Dans des circonstances aussi difficiles on avait mis en place une stratégie audacieuse de développement axée sur l’éducation des adultes et la création des premiers centres de recherche scientifique même si les diplômes universitaires étaient encore rares. L’objectif semblait, alors, chimérique.

La notion de pleine souveraineté comprend également la maîtrise des connaissances les plus pointues. Ont émergé du monde d’autrefois des universitaires qualifiés, des artistes talentueux et d’éminents scientifiques, grâce à leur contribution aux progrès dans certains domaines de la connaissance. L’investissement dans la culture et l’éducation a été très rentable.

 Plus de six décennies de blocus se sont écoulées. Et le recours à d’autres moyens de déstabilisation ont succédé à l’échec de l’attaque frontale à Playa Girón, parmi lesquelles se distingue le durcissement progressif et systématique du blocus, visant à asphyxier les habitants de la nation caribéenne.

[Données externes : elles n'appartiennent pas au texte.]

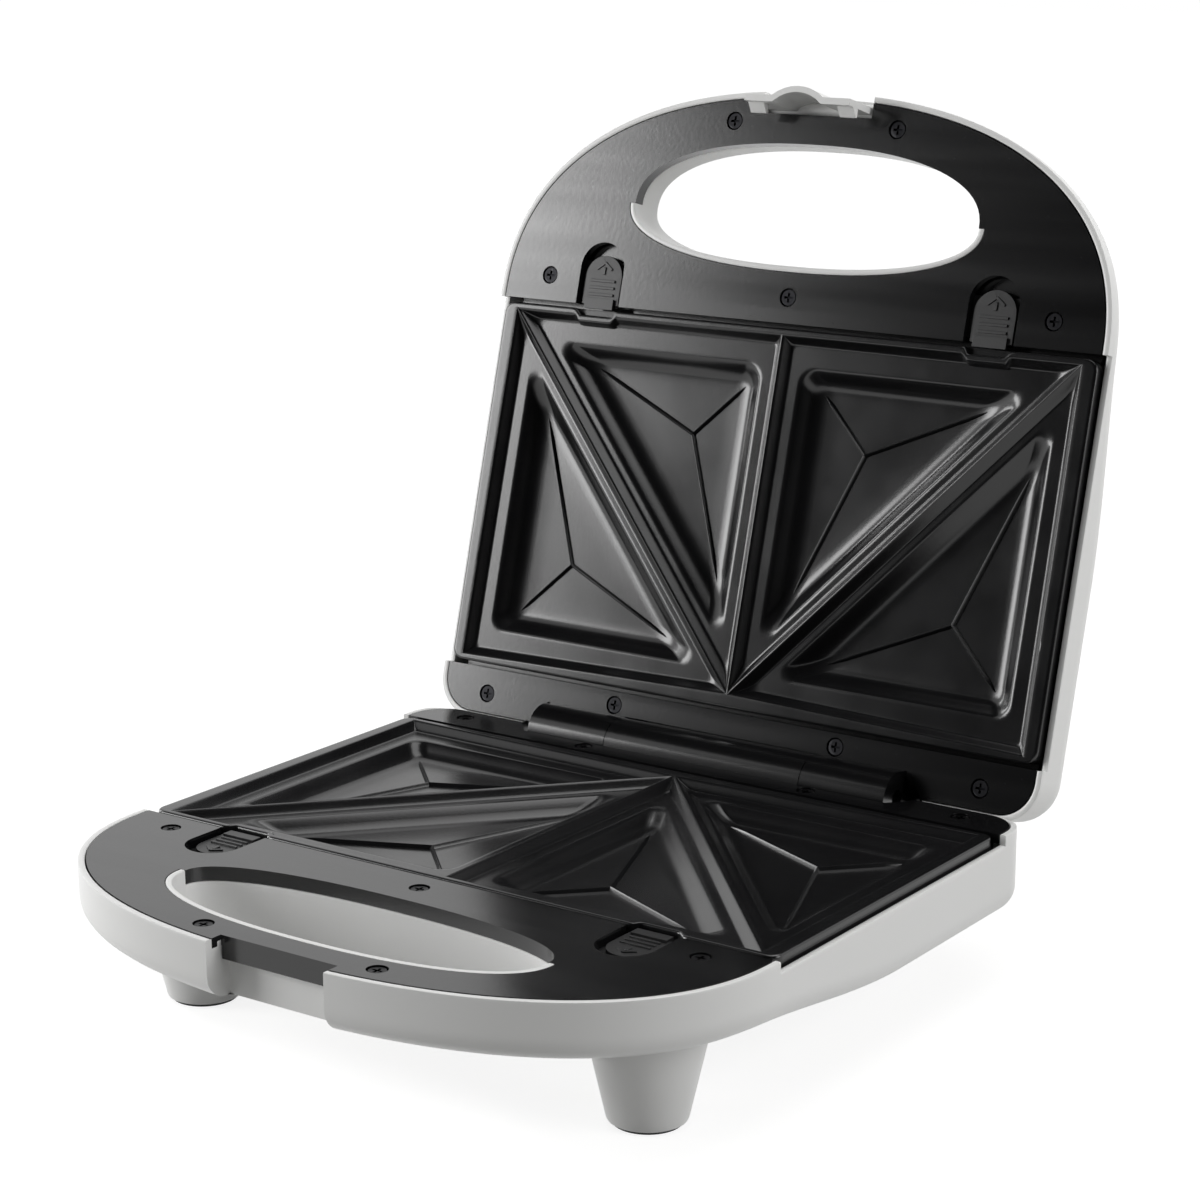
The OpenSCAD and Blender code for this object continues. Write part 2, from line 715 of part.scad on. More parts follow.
module lid_bezel() {
  x0 = mid_barrel_l/2 + barrel_end_gap;
  color(black) in_lid() union() {
    bezel(-1, -hinge_drop, false);
    difference() {
      union() {
        barrel(x0, barrels_end, -hinge_drop);
        barrel(-barrels_end, -x0, -hinge_drop);
      }
      lead_way(-hinge_drop, false);
      screw_recesses();
    }
  }
}

// Corners of the front pocket and of the rear pocket on the right-hand side
rib_off = [rib_dir[1], -rib_dir[0]]*-rib_in;
function on_rib_x(p, x) = [x, p[1] + rib_dir[1]/rib_dir[0]*(x - p[0])];
function on_rib_y(p, y) = [p[0] + rib_dir[0]/rib_dir[1]*(y - p[1]), y];
rib_near = rib_from - rib_off;
rib_far = rib_from + rib_off;
front_pocket = [[centre_in, -front_in], on_rib_y(rib_near, -front_in), on_rib_x(rib_near, centre_in)];
rear_pocket = [[side_in, -rear_in], on_rib_y(rib_far, -rear_in), on_rib_x(rib_far, side_in)];
front_rounds = [6, 3.2, 3.2];
rear_rounds = [5, 3.2, 3.2];

// A pocket's bowl as a skin: inset and depth below the land of each ring
bowl = [[-0.6, -0.6], [0, 0], [1.4, 0.12], [3.2, 0.32], [5.6, 0.66], [8, 0.88], [10.4, 0.98]];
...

Et pourtant, le pays a survécu, a fait face à de dures pénuries, a maintenu sa pratique de solidarité internationaliste, réaffirmée devant la pandémie qui envahit la planète.

La clé de l’énigme se trouve dans l’attachement à de profondes convictions ancrées au plus profond de l’esprit de la nation, dans une orientation qui n’a pas sous- estimé le poids particulier des sollicitations morales, dans un discours indépendant étranger aux tentations démagogiques, qui a su faire de chaque évènement un apprentissage et une stratégie, qui, même dans les circonstances les plus difficiles, n’a pas renoncé à maintenir vivante la perspective de développement.